Otherwise, you can also just re-subscribe to the mailing list or contact the Mailing List admin to update the list with your current, preferred email address.

4. You clicked unsubscribe or digest at one point

Many mailing lists and google groups offer the option to unsubscribe, if you clicked this, please contact the list or group owner to be added back.

Many mailing lists and google groups also offer a digest option, which means you get emailed once a day/week/month in a batch instead of every time an email goes out.

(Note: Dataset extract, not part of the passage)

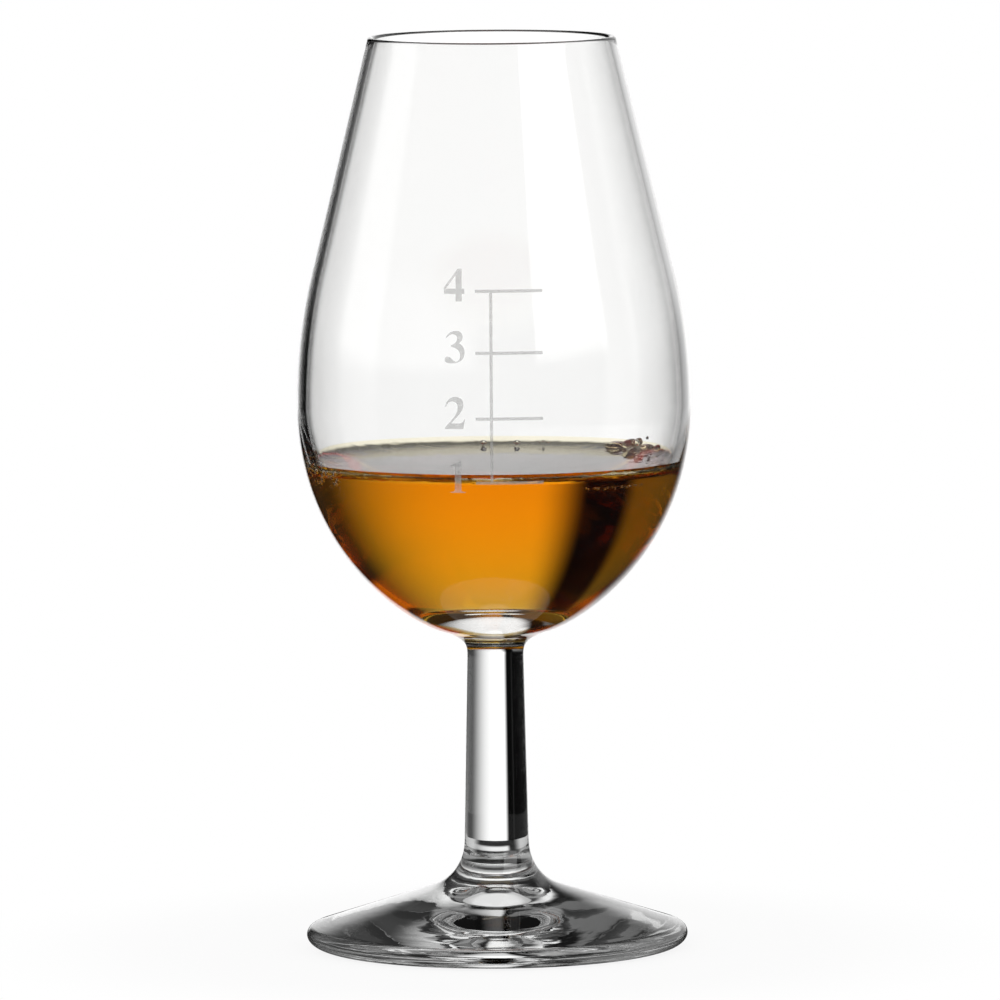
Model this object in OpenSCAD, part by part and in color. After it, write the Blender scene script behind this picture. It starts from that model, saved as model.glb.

To fix this for google groups:

  1. Go to the UCSB Connect Web Mail App
  2. Login with your UCSB Connect Account
  3. Go to the box of nine boxes at the top
  4. Click the option that says Groups
  5. Go to the group you are not getting mail from
  6. Go to the My Membership Settings tab
  7. You can then alter your mail preferences
5. Google is deliberately rate limiting you

UCSB uses Google Connect for most individual emails, which means a lot of delays are not actually from the Mailman servers but at the point where Google accepts mail from said server or delivers said mail to individuals.

Due to the abuse of third party apps by spammers across the planet, Google is deliberately being heavy handed in an effort to encourage people to use google groups or pay extra to use mass mail options.

  1. Maximum number of posts a member can make to a group before completing CAPTCHA verification: 100 per day
  2. Maximum number of posts a member can make to a group after completing CAPTCHA verification: 500 per day (includes 100 prior to verification)
    1. This means if you are emailing a google group with 100 members, you can only send 5 emails to this group per day, any more than that will be held for 24 hours till your timer resets
    2. This also means even with Google verification on our Mailman servers, a single mailman list is rate limited assuming everyone you are emailing is using their UCSB school emails. e.g. 1 email to 500 people per day, 5 emails to 100 people, etc... It is often better to send 1 larger email than multiple smaller emails if you are concerned about people getting their mail in a timely manner.
  3. Total message size: 2.4 GB per hour (meaning if you are sending max size 25 Mb emails full of pictures/posters, only 96 emails will go out per hour)
  4. Google reserves the right to rate limit and blacklist servers with "excessive bounces", "spam looking content", etc... 
    1. meaning for example if you have a Mailman list of 100 members and 4 of them are bouncing, after the third bounce, google will stop accepting mail from said Mailman list for a time, so the members who were at the front of the list may get their mail in minutes and the people at the end of the list after the third bounce may get their mail after a day delay.
    2. Google is vague on what goes into their spam score but in general, large pictures with embedded HTML links, signatures with URLs, and shortened URLs that redirect somewhere else all raise your spam score.

Due to the above issues we are encouraging the following:

  1. Conversion of Mailman lists to Google groups: that way we are only dealing with delays internal to the Google Connect system
  2. Limiting Google groups to 100 people or less and using Google groups made of smaller Google groups.
    1. A message to a Google group of 1000 people may take up to 2 days to reach everyone (500 emails per day times 2 days = 1000 emails)
    2. A message to a google group of 10 google groups each of 100 people will go out in minutes and you can send up to 5 emails per day to this group of groups before the smaller groups of 100 people stop accepting mail.
    3. Smaller lists are easier to manage, allow for more messages per day to be sent, and allows for segmentation. e.g. you can have separate Google groups for say undergraduates and graduate students.